Hello - i am trying to find plans/information on building a screen printing press. I worked in a medium volume shop for about a year, so i am familiar with the basics, allthough it was 15 years ago. I am specifically looking for hinged clamps and general plans for up to 4 color press.
thanks in advance
matt


----------



## willyindep (May 19, 2007)

I bought a book a long time ago called "how to print t shirts for fun and profit" and there are plans for building a 4 color press in that. i think you can get it from U.S. Screen Print & Inkjet Technology . the guy who wrote it is scott fresner, and hes got alot of good stuff on that site. from personal experience, the project might nickel and dime you to death. i built one myself a long time ago similar to his design. it worked, but not too well. the only bearings i could find to facilitate the rotary action of the screens would never be solid enough to hold tight registration.
this is just a suggestion, but before you start building a press, you may wanna look around and see if you can find a used one. i found a guy in my town who had an old harco 4 color press and he sold it to me for 100 dollars. it wasnt the best but it started me out, and it was better quality than what i built. but you may be better at building things than I. anyway, good luck!


----------



## ShirtHappens (Jun 26, 2006)

That book has plans for a couple pieces of equipment including a 4 and 1 color press.
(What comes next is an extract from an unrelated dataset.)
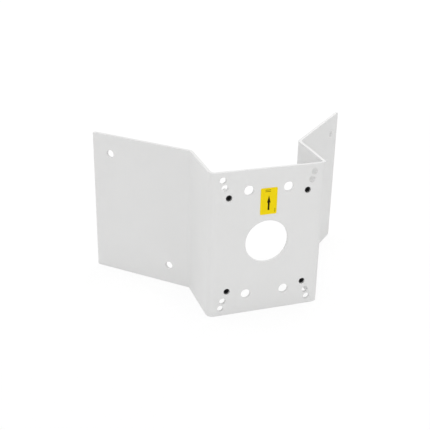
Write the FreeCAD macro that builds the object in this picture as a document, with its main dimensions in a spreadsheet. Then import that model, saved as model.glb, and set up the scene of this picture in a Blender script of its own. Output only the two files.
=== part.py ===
import FreeCAD, Part
import math
import os
import Sketcher
from FreeCAD import Placement, Rotation, Vector

# A corner bracket for an outdoor camera, folded from one sheet of powder-coated steel.
# The plate faces -Y, the wings reach back and outward on both sides of a wall's corner,
# and +Z is up. The origin is the centre of the plate's front face, on the cable hole's axis.

# Driving sizes in millimetres and degrees
SIZES = [
    ("sheet_height", 170.0, "height of the sheet, bottom edges to top edges"),
    ("sheet_thickness", 3.5, "steel and powder coat together"),
    ("plate_width", 132.5, "over the outer faces of the two webs"),
    ("web_depth", 72.0, "front face of the plate to the corner where the wing leaves the web"),
    ("wing_length", 126.3, "that corner to the free edge of the wing, on its front side"),
    ("wing_angle", 45.0, "wing to the plane of the plate"),
    ("bend_radius", 4.0, "inside radius of all four bends"),
    ("corner_radius", 1.5, "free corners of the wings"),
    ("edge_chamfer", 0.35, "width of the chamfer that breaks the cut edges, the screw holes apart"),
    ("cable_hole", 49.4, "diameter of the cable hole in the middle of the plate"),
    ("arm_hole", 11.0, "diameter of the four holes nearest to the middle line"),
    ("arm_hole_across", 45.0, "spacing of those holes along X"),
    ("arm_hole_up", 123.5, "spacing of those holes along Z"),
    ("corner_hole", 7.2, "diameter of the eight holes in the corners of the plate"),
    ("outer_hole_side", 14.65, "the outer four from the outer face of the web beside them"),
    ("outer_hole_rim", 9.05, "the outer four from the nearest top or bottom edge"),
    ("inner_hole_side", 16.85, "the inner four from the outer face of the web beside them"),
    ("hole_land", 1.6, "metal between the outer and the inner holes, along Z"),
    ("wall_hole", 9.0, "diameter of the wall holes in the wings"),
    ("wall_hole_edge", 22.8, "outer wall hole from the free edge of its wing"),
    ("wall_hole_bend", 27.0, "inner wall hole from the corner where the wing leaves the web"),
    ("wall_hole_rim", 22.6, "wall holes from the nearest top or bottom edge"),
    ("nut_side", 21.5, "axis of a nut from the outer face of the web beside it"),
    ("nut_rim", 29.5, "axis of a nut from the nearest top or bottom edge"),
    ("nut_flats", 10.0, "width of a nut across its flats"),
    ("nut_height", 12.0, "height of a nut off the back of the plate"),
    ("nut_land", 9.5, "diameter of the flat end that the corner chamfer leaves on a nut"),
    ("nut_chamfer_angle", 30.0, "angle between that chamfer and the flat end"),
    ("thread_size", 6.0, "outside diameter of a set screw"),
    ("thread_clearance", 0.05, "radial clearance of a set screw in its nut"),
    ("sheet_clearance", 0.6, "radial clearance of a set screw in the plate"),
    ("screw_length", 10.0, "length of a set screw"),
    ("screw_recess", 1.0, "front end of a set screw below the face of the plate"),
    ("screw_chamfer", 0.5, "chamfer at the front end of a set screw"),
    ("cup_rim", 3.0, "diameter of the cup point's rim"),
    ("cup_angle", 31.0, "angle between the cup's wall and the plane of its rim"),
    ("socket_flats", 3.0, "width of the hexagon socket across its flats"),
    ("socket_depth", 3.5, "depth of the hexagon socket"),
    ("socket_mouth", 3.8, "diameter of the countersink at the mouth of the socket"),
    ("label_width", 19.0, "width of the label"),
    ("label_height", 30.5, "height of the label"),
    ("label_gap", 7.55, "lower edge of the label above the rim of the cable hole"),
    ("label_thickness", 0.25, "thickness of the label"),
    ("label_corner", 1.5, "radius of the label's corners"),
]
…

The 1 color may be enough to print decently but like stated above about the 4 color press not holding registration well. You could also get that book at Silk Screening Supplies .com, screen printing equipment, silk screen printing kits


----------



## mamrecords (Feb 17, 2007)

I have built the press from that book and it works very well! Even on multi color jobs it hold fairly good registration. I used a boat seat swivel for my bearings and it works great! You can get the swivels at walmart for about 7 dollars i think.


----------



## Black MacGuyver (Jan 30, 2010)

I have downloaded the plans for the press from http://www.printingplans.com. It came out very well, and prints well. As long as you stick to the instructions, it will come out perfect, though i had to improvise and twerk a couple of the plans, it came out right. I have a link here http://www.blackmacguyver.webs.com. I also have my homemade exposure unit there and soon will post pics of my homemade flash dryer. I'm saving a ton of money on things that work.


----------